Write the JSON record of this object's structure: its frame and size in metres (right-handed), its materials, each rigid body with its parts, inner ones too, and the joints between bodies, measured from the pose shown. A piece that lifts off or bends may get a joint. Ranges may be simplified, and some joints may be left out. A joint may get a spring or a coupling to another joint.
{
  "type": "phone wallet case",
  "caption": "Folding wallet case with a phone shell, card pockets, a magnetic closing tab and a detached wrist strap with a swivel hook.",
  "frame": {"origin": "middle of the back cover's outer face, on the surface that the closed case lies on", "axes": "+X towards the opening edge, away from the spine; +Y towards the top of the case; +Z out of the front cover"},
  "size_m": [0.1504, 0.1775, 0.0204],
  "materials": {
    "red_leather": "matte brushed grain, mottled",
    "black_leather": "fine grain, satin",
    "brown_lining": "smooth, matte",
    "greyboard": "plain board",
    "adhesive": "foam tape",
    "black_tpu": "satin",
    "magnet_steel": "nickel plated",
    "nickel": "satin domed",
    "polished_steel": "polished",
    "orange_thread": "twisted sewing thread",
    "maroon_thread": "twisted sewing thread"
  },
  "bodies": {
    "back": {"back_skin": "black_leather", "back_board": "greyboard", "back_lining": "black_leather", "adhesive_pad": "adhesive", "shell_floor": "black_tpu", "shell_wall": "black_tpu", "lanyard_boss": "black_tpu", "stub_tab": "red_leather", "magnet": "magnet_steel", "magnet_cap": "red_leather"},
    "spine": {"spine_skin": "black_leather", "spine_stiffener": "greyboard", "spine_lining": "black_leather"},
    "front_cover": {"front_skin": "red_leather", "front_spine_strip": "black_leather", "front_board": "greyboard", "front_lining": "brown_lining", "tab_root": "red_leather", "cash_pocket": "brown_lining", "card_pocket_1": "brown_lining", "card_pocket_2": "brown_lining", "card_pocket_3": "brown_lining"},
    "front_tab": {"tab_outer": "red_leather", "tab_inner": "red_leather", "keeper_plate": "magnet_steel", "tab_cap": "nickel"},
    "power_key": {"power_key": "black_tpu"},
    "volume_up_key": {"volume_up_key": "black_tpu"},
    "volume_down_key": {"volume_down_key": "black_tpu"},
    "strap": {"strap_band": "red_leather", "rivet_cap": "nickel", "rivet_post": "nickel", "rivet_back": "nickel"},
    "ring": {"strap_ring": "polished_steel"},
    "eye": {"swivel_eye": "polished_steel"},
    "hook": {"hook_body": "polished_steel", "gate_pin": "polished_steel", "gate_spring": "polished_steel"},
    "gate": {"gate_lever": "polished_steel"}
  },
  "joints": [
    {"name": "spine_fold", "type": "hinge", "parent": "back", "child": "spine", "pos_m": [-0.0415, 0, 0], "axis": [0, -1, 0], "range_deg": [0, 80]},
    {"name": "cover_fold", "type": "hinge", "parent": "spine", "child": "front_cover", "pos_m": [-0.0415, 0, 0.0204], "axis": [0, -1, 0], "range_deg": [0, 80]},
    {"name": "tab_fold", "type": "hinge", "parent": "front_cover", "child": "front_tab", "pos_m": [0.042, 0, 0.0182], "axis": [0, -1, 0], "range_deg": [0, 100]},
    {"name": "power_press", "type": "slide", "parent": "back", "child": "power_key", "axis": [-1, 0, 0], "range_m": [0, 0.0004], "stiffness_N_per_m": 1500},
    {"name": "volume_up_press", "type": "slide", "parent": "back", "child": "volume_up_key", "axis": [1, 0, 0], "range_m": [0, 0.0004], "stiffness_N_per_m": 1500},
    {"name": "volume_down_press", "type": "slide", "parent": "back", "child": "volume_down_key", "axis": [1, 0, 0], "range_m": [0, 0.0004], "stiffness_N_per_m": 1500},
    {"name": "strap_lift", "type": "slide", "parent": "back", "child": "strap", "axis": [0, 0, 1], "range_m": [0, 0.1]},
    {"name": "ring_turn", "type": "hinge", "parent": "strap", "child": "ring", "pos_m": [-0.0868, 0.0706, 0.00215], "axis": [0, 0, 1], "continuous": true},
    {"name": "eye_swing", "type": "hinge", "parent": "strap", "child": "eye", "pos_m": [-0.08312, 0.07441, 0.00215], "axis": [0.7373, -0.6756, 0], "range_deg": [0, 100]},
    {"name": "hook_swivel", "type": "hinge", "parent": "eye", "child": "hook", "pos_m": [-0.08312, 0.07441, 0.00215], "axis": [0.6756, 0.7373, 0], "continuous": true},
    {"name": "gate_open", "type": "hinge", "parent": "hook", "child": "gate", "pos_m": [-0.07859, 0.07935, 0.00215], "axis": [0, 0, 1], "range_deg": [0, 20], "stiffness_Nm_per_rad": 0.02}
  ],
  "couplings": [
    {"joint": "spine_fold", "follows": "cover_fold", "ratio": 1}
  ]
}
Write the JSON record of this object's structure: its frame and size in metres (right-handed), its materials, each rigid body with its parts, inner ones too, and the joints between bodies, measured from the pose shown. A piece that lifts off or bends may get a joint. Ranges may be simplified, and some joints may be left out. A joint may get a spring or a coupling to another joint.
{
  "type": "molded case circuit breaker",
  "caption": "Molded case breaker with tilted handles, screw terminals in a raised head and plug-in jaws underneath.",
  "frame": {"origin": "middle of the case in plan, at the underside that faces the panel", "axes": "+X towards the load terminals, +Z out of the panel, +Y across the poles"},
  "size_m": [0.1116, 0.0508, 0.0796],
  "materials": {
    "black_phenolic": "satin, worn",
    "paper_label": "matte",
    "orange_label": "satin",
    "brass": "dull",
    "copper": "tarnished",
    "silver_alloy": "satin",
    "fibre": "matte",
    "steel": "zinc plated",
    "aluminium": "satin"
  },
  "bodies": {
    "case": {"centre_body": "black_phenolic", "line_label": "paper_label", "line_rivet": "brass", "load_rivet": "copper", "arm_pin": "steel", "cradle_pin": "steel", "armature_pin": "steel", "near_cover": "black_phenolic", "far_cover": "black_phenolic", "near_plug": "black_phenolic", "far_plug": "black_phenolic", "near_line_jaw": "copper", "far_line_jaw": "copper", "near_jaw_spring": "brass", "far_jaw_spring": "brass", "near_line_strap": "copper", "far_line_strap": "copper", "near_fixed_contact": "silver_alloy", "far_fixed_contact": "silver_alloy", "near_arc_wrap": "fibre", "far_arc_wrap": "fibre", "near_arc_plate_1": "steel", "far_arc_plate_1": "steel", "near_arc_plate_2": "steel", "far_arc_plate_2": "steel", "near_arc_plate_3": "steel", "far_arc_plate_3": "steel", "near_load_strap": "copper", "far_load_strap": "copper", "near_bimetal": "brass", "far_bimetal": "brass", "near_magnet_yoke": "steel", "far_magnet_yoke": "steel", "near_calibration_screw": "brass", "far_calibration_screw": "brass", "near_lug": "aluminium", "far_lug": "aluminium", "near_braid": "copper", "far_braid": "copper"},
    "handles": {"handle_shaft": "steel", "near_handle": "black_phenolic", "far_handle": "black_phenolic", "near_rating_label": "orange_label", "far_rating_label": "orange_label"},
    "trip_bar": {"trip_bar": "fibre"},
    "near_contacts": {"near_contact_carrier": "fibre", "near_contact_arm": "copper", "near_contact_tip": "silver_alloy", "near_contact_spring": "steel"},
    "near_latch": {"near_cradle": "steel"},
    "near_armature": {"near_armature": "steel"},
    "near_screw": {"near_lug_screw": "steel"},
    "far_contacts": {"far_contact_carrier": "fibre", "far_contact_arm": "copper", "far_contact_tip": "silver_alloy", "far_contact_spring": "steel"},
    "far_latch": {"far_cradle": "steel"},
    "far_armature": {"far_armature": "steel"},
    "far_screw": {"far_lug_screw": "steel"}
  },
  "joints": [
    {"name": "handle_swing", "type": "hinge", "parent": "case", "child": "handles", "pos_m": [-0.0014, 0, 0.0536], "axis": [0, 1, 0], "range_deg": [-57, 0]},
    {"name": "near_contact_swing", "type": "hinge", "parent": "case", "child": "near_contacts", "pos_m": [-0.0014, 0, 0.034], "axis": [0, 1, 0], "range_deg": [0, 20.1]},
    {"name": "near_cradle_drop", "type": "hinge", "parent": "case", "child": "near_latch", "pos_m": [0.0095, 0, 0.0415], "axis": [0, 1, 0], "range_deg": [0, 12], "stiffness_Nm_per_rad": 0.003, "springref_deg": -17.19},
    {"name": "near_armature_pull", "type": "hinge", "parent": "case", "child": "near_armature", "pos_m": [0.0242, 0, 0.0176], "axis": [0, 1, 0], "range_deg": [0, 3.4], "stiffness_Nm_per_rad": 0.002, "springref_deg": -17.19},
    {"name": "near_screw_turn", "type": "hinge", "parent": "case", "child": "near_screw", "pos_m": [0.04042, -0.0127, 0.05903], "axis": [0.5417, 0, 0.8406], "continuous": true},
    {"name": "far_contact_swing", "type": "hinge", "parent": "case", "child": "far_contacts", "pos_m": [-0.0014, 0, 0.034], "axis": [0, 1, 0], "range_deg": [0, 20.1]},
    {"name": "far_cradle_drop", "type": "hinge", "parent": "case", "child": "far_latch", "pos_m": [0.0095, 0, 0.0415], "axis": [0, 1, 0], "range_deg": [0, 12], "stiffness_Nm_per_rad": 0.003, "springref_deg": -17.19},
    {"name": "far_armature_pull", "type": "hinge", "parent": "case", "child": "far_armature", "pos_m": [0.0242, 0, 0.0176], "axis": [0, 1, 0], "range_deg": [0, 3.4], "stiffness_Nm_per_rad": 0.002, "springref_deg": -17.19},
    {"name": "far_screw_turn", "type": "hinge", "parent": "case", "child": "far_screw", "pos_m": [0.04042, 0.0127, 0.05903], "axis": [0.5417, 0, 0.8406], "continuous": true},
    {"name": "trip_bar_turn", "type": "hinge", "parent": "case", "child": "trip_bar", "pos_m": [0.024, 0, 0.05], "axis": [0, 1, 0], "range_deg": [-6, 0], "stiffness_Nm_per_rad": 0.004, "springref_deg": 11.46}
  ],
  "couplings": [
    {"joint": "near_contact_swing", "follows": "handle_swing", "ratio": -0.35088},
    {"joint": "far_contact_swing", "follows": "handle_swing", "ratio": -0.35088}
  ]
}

* _Work to be completed_:
From the entries above, collect every line with the string "frame" in it.

* _Complete output_:
Write the JSON record of this object's structure: its frame and size in metres (right-handed), its materials, each rigid body with its parts, inner ones too, and the joints between bodies, measured from the pose shown. A piece that lifts off or bends may get a joint. Ranges may be simplified, and some joints may be left out. A joint may get a spring or a coupling to another joint.
  "frame": {"origin": "middle of the back cover's outer face, on the surface that the closed case lies on", "axes": "+X towards the opening edge, away from the spine; +Y towards the top of the case; +Z out of the front cover"},
Write the JSON record of this object's structure: its frame and size in metres (right-handed), its materials, each rigid body with its parts, inner ones too, and the joints between bodies, measured from the pose shown. A piece that lifts off or bends may get a joint. Ranges may be simplified, and some joints may be left out. A joint may get a spring or a coupling to another joint.
  "frame": {"origin": "middle of the case in plan, at the underside that faces the panel", "axes": "+X towards the load terminals, +Z out of the panel, +Y across the poles"},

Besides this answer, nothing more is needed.